Either way, the timelines created by the “split”, can sometimes intersect in the future. They do not overlap each other, they only intersect for some certain amount of time (clearly the explanation of the Mandela effect that we are experiencing).
Bottom line – someone who travels through time, can affect himself or the timeline only if by his actions and deeds he triggers a split, otherwise he remains in the same timeline. That is why one of the most common sense rules of time travel is for the traveler to NOT let himself be noticed, to NOT reveal anything about his original time, to NOT do anything that could trigger a split. The last thing that anyone who travels through time wants to happen, is to land in a different timeline.
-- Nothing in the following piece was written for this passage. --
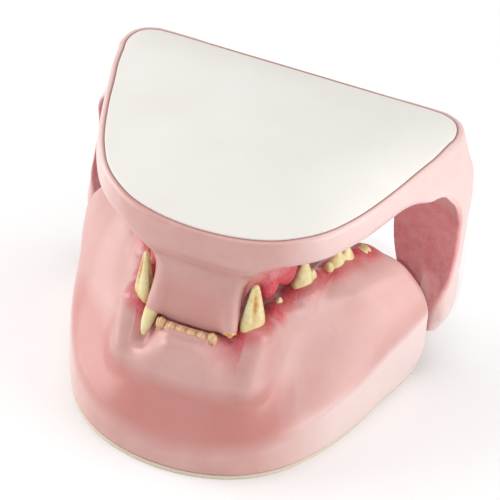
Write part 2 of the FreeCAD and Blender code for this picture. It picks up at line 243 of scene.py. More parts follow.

In addition, it is almost impossible to perform some action that will throw you in a desired precise timeline. It could be done only by creating “ancestor simulation” realities and monitor from a huge amount of outcomes the one you are targeting. Also note that this can be done only by FIRST traveling to the past, to some common “branch” timeline and only THEN to head towards the desired future timeline.
I understand your point, but you must agree at least on this: a different timeline (or more) makes no sense if no observer emerges at some point in any of the branches. So, it must be at least on branch that subsequently has an observer, in other words, if no observation is to be ever made, regardless of the vastness of branches (timelines), all those branches collapse to zero. Therefore, ruling out an observer, eliminates the very concept of a different timeline (or more different timelines). At this moment I can not think of a better analogy, but I look at it as this:That's not how time lines work. Things aren't "created" like that, and events don't happen in "real time". Multiple time lines are due to quantum uncertainty and quantum superposition. We observe the probability wavefunction collapse but there's no consensus on how, what way, and why. One of these models is the many worlds interpretation, which is the correct one. Via this our time lines are "created" by the millions every single microsecond into an infinitely infinite amount of possibilities depending on the configuration and compilation of events. For simplicity we can illustrate that as people's actions and choices, but it doesn't need to be. Even something as simple as an atom moving can do it. This is why the popular conception of measuring timeliness is via divergence: how far apart two time lines are from one another. Though I think this may be modeled better based on mutually shared junction (superposition).
Coincidentally this means our most realistic shot at time travel is through quantum entanglement between two lines.